Vortex-assisted Liquid-liquid Microextraction for the Extraction and Preconcentration of Mercury Using Replacement of Zn(II) by Hg(II) in Zinc Dithizonate Complex and its Indirect Determination by Flame Atomic Absorption Spectrometry

Document Type : Research Paper


1 Department of Analytical Chemistry, Faculty of Chemistry, University of Tabriz, Tabriz, Iran. Engineering Faculty, Near East University, 99138 Nicosia, North Cyprus, Mersin 10, Turkey

2 Department of Analytical Chemistry, Faculty of Chemistry, University of Tabriz, Tabriz, Iran


A simple, rapid, and efficient vortex-assisted liquid-liquid microextraction procedure was proposed for the extraction and preconcentration of Hg(II) ions at trace levels in aqueous samples prior to its indirect determination by flame atomic absorption spectrometry. In this study, at first, zinc ditizonate was formed in aqueous solution and then extracted into carbon tetrachloride. Then it was added to sample solution at µL-level and the obtained mixture was vortexed. In this step, Zn(II) in zinc ditizonate was replaced by Hg(II) of aqueous phase and concentration of Zn(II) in organic phase was reduced. After centrifuging, carbon tetrachloride containing dithizonate complexes of Zn(II) and Hg(II) was sedimented.

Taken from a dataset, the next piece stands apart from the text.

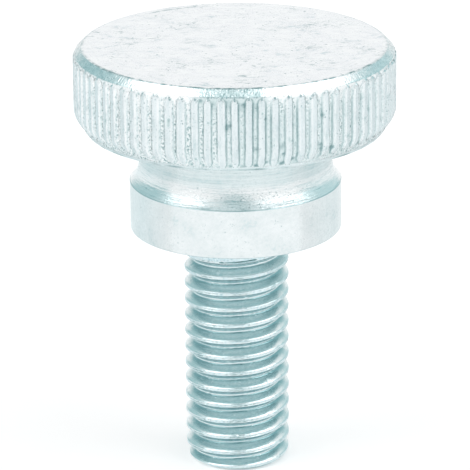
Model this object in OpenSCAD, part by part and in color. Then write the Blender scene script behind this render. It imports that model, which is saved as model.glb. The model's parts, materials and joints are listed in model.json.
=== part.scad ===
// Knurled thumb screw with a collar, turned from one round bar.
// The screw stands on the flat end of its thread: the origin is the centre of that end face, and +Z runs
// along the axis towards the head. All sizes are in millimetres.

/* [Head] */
// Diameter over the tops of the knurl ridges
head_d = 15; // [14:0.1:17]
// Height of the head, from the underside of the collar to the top face
head_h = 8.8; // [8.2:0.1:11]
// Thickness of the knurled disc
disc_h = 3.9; // [3:0.1:4.8]
// Width of the top chamfer, measured along the radius
top_chamfer_w = 0.42; // [0.25:0.01:0.8]
// Height of the top chamfer
top_chamfer_h = 0.4; // [0.2:0.01:0.8]
// Width of the lower chamfer, measured along the radius
low_chamfer_w = 0.55; // [0.25:0.01:0.9]
// Height of the lower chamfer
low_chamfer_h = 0.8; // [0.3:0.05:1.2]

/* [Knurl] */
// Number of straight ridges round the disc
ridge_count = 76; // [60:1:90]
// Depth of the grooves between the ridges
ridge_depth = 0.14; // [0.08:0.01:0.24]
// Share of the pitch taken by the nearly flat top of a ridge
ridge_top_share = 0.46; // [0.2:0.01:0.6]
// Share of the depth by which a ridge has fallen at its shoulders
shoulder_share = 0.16; // [0.1:0.01:0.6]

/* [Neck and collar] */
// Diameter of the neck between the disc and the collar
neck_d = 9.04; // [8.7:0.02:9.5]
// Height of the flare that runs from the neck out to the collar
flare_h = 0.72; // [0.5:0.01:1.2]
// Depth of the hollow in the flare, measured from a straight cone
flare_hollow = 0.05; // [0.02:0.01:0.12]
// Diameter of the collar
collar_d = 9.92; // [9.5:0.02:10.3]
// Height of the collar's straight wall
collar_h = 2.3; // [1.5:0.1:3]
// Size of the broken edge round the foot of the collar
collar_edge = 0.08; // [0.04:0.01:0.3]

/* [Thread] */
// Nominal diameter of the thread
thread_d = 5; // [4:0.1:6]
// Pitch of the right-hand thread
thread_pitch = 0.8; // [0.7:0.05:1]
// Amount by which the crests are under the nominal diameter
crest_allowance = 0.06; // [0:0.01:0.15]
// Width of the flat crest of a thread
crest_w = 0.12; // [0.08:0.01:0.22]
// Depth of the thread groove
thread_depth = 0.43; // [0.3:0.01:0.44]
// Length from the underside of the collar to the end of the thread
shank_len = 11.6; // [8:0.1:20]
// Plain length left under the collar
plain_len = 0.45; // [0.3:0.05:2]
// Turns over which the groove runs out under the collar
runout_turns = 0.75; // [0.5:0.05:1.5]
// Direction in which the groove leaves the end face, in degrees about the axis
thread_start = 20; // [0:5:355]
// Diameter of the flat end face
end_d = 4.2; // [3.4:0.1:4.4]
// Height of the chamfer on the end of the thread
end_chamfer_h = 0.5; // [0.3:0.05:0.9]

/* [Hidden] */
zinc = [0.80, 0.86, 0.88];
smooth = 128;

head_r = head_d / 2;
neck_r = neck_d / 2;
collar_r = collar_d / 2;
collar_z = shank_len;
flare_z = collar_z + collar_h;
neck_z = flare_z + flare_h;
top_z = collar_z + head_h;
disc_z = top_z - disc_h;

// The flare's hollow is an arc from the edge of the neck to the edge of the collar
flare_step = collar_r - neck_r;
flare_chord = sqrt(pow(flare_step, 2) + pow(flare_h, 2));
flare_r = (pow(flare_chord / 2, 2) + pow(flare_hollow, 2)) / (2 * flare_hollow);
flare_away = (flare_r - flare_hollow) / flare_chord;

crest_r = (thread_d - crest_allowance) / 2;
root_r = crest_r - thread_depth;
end_r = end_d / 2;
half_angle = 30;
crest_gap = thread_pitch - crest_w;
root_gap = crest_gap - 2 * thread_depth * tan(half_angle);
steps_per_turn = 30;
corners = 4;
// The threaded rod starts one turn below the end face and ends one turn above its cut inside the collar
turns_below = 1;
rod_top = collar_z + collar_h / 2;
steps = ceil((turns_below + rod_top / thread_pitch + 1) * steps_per_turn);
step_angle = 360 / steps_per_turn;
// Step at which the groove has run out, under the plain length below the collar
last_groove_step = (turns_below + (collar_z - plain_len - crest_gap / 2) / thread_pitch) * steps_per_turn;
runout_steps = runout_turns * steps_per_turn;
// Both turned blanks reach this much past what is cut into them
overreach = 0.05;

// Share of its full depth that the groove has at step i
function groove_share(i) = max(0, min(1, (last_groove_step - i) / runout_steps));

// Height of the middle of the groove at step i
function groove_z(i) = thread_pitch * (i / steps_per_turn - turns_below);

// A point at step i, at radius r and at height z from the middle of the groove
function groove_point(i, r, z) =
    let (a = thread_start + i * step_angle)
    [r * cos(a), r * sin(a), groove_z(i) + z];

// The four corners of the groove's section at step i: lower lip, lower root, upper root, upper lip
function groove_section(i) =
    let (r = crest_r - groove_share(i) * thread_depth)
    [
        groove_point(i, crest_r, -crest_gap / 2),
        groove_point(i, r, -root_gap / 2),
        groove_point(i, r, root_gap / 2),
        groove_point(i, crest_r, crest_gap / 2)
    ];

// Index of corner k at step i, where the corner after the upper lip is the lower lip one turn on
function corner_index(i, k) = k < corners ? i * corners + k : (i + steps_per_turn) * corners;

// A point on ridge i, at a share of the pitch past its peak, fallen by a share of the groove's depth
function ridge_point(i, along, fall) =
    let (a = (i + along) * 360 / ridge_count, r = head_r - fall * ridge_depth)
    [r * cos(a), r * sin(a)];

module ridge_outline() {
    shoulder = ridge_top_share / 2;
    polygon([
        for (i = [0 : ridge_count - 1], p = [
            [-0.5, 1],
            [-shoulder, shoulder_share],
            [0, 0],
            [shoulder, shoulder_share]
        ]) ridge_point(i, p[0], p[1])
    ]);
}

// The disc: straight ridges cut into a turned blank with a chamfer above and below
module knurled_disc() {
    intersection() {
        rotate_extrude($fn = smooth)
            polygon([
                [0, disc_z],
                [head_r - low_chamfer_w, disc_z],
                [head_r + overreach, disc_z + low_chamfer_h * (1 + overreach / low_chamfer_w)],
                [head_r + overreach, top_z - top_chamfer_h * (1 + overreach / top_chamfer_w)],
                [head_r - top_chamfer_w, top_z],
                [0, top_z]
            ]);
        translate([0, 0, disc_z - overreach])
            linear_extrude(height = disc_h + 2 * overreach)
                ridge_outline();
    }
}

// The neck, its hollow flare and the collar that bears on the work
module neck_and_collar() {
    rotate_extrude($fn = smooth)
        difference() {
            polygon([
                [0, collar_z],
                [collar_r - collar_edge, collar_z],
                [collar_r, collar_z + collar_edge],
                [collar_r, flare_z],
                [collar_r, neck_z],
                [neck_r, neck_z],
                [neck_r, disc_z + disc_h / 2],
                [0, disc_z + disc_h / 2]
            ]);
            intersection() {
                translate([
                    neck_r + flare_step / 2 + flare_away * flare_h,
                    flare_z + flare_h / 2 + flare_away * flare_step
                ])
                    circle(r = flare_r, $fn = smooth);
                translate([0, flare_z])
                    square([collar_r + overreach, flare_h]);
            }
        }
}

// The threaded rod, as one closed skin of triangles that follows the groove round the axis
module threaded_rod() {
    skin = [
        for (i = [0 : steps - 1], k = [0 : corners - 1])
            if (k < corners - 1 || i + steps_per_turn < steps)
                let (
                    a = corner_index(i, k),
                    b = corner_index(i, k + 1),
                    c = corner_index(i + 1, k + 1),
                    d = corner_index(i + 1, k)
                )
                each [[a, b, c], [a, c, d]]
    ];
    low_rim = [for (i = [0 : steps_per_turn]) corner_index(i, 0), 3, 2, 1];
    high_rim = [
        for (i = [steps - steps_per_turn : steps]) corner_index(i, corners - 1),
        for (k = [corners - 2 : -1 : 0]) corner_index(steps, k)
    ];
    low_centre = (steps + 1) * corners;
    high_centre = low_centre + 1;
    low_cap = [for (i = [0 : len(low_rim) - 1]) [low_centre, low_rim[i], low_rim[(i + 1) % len(low_rim)]]];
    high_cap = [
        for (i = [0 : len(high_rim) - 1]) [high_centre, high_rim[(i + 1) % len(high_rim)], high_rim[i]]
    ];
    polyhedron(
        points = concat(
            [for (i = [0 : steps]) each groove_section(i)],
            [[0, 0, groove_z(0)], [0, 0, groove_z(steps)]]
        ),
        faces = concat(skin, low_cap, high_cap)
    );
}

// The shank: the rod cut flat and chamfered at its end, and cut flat inside the collar
module threaded_shank() {
    intersection() {
        threaded_rod();
        rotate_extrude($fn = smooth)
            polygon([
                [0, 0],
                [end_r, 0],
                [crest_r + overreach, end_chamfer_h * (1 + overreach / (crest_r - end_r))],
                [crest_r + overreach, rod_top],
                [0, rod_top]
            ]);
    }
}

module thumb_screw() {
    color(zinc)
        union() {
            knurled_disc();
            neck_and_collar();
            threaded_shank();
        }
}

thumb_screw();
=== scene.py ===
"""Looks of the knurled thumb screw: turned, knurled and rolled skins, zinc finish, studio and camera.

The screw's sizes are in millimetres, and become metres where its meshes are made. The studio and the
camera are in metres. The screw stands on the end of its thread at the origin and +Z runs up its axis.
Angles about the axis are counted counter-clockwise from +X, seen from above.
"""

import json
import math

import bpy
import numpy as np
from mathutils import Matrix, Vector


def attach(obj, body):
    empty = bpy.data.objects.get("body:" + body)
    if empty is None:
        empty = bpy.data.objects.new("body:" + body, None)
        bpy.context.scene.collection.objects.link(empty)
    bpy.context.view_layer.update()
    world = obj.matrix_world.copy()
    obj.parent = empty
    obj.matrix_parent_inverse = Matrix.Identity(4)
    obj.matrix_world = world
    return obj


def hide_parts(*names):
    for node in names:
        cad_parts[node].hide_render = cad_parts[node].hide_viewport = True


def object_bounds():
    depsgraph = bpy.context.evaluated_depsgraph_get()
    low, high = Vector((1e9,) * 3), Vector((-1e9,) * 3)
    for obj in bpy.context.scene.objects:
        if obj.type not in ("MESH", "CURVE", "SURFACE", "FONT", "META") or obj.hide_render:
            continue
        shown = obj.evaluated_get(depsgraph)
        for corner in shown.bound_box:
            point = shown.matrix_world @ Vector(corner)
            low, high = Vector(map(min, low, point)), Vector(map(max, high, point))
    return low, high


MM = 0.001
NODE = "thumb_screw"
rng = np.random.default_rng(20)

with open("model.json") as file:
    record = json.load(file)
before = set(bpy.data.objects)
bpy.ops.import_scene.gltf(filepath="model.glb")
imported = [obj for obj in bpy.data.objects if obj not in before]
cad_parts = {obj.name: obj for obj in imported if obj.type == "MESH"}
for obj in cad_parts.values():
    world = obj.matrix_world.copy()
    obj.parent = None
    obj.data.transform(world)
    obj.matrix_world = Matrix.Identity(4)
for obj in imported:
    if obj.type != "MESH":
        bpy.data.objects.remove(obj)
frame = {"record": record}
cad_low, cad_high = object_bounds()
mounts = {m["name"]: m for m in frame["record"]["mounts"]}

# Places and sizes of the CAD model
HEAD_R = (cad_high.x - cad_low.x) / 2 / MM
TOP_Z = cad_high.z / MM
COLLAR_Z = mounts["bearing_face"]["pos_m"][2] / MM
THREAD_R = mounts["thread"]["dims"]["r_mm"]
DISC_H = 3.9
DISC_Z = TOP_Z - DISC_H
TOP_CHAMFER_W, TOP_CHAMFER_H = 0.42, 0.4
LOW_CHAMFER_W, LOW_CHAMFER_H = 0.55, 0.8
NECK_R, FLARE_H, FLARE_HOLLOW = 4.52, 0.72, 0.05
COLLAR_R, COLLAR_H, COLLAR_EDGE = 4.96, 2.3, 0.08
PITCH, THREAD_DEPTH, CREST_W = 0.8, 0.43, 0.12
END_R, END_CHAMFER_H = 2.1, 0.5
# How far the neck runs on inside the disc, and the thread inside the collar
NECK_INSIDE, THREAD_INSIDE = 0.4, 0.5


# ---------------------------------------------------------------- shapes


def waves(angle, along, count, turns, rate, seed):
    """A smooth random field between about -1 and 1 that closes round the axis: a sum of cosines."""
    picks = np.random.default_rng(seed)
    total = np.zeros(np.broadcast(angle, along).shape)
    for _ in range(count):
        m = picks.integers(-turns, turns + 1)
        total += np.cos(m * angle + picks.normal(0, rate) * along + picks.uniform(0, 2 * math.pi))
    return total / math.sqrt(count / 2) / 2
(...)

To determine the amount of Hg(II) in the sample solution, the sedimented phase was injected into the instrument and concentration of the remained Zn(II) was determined. Finally, Hg(II) concentration was determined by the difference of the obtained absorbance and the absorbance of a blank (Hg(II)-free aqueous phase extracted by the above-mentioned procedure). Under the optimum experimental conditions, the linear range was obtained in the range of 0.25-15 µg L−1. The relative standard deviations (n=6) for the concentrations of 1 and 5 µg L−1 were obtained 5.2 and 3.3%, respectively. Moreover, the obtained detection and quantification limits were 0.04 and 0.10 µg L−1, respectively. Finally, the suggested extraction method was successfully used for the extraction of Hg(II) ions in real water samples.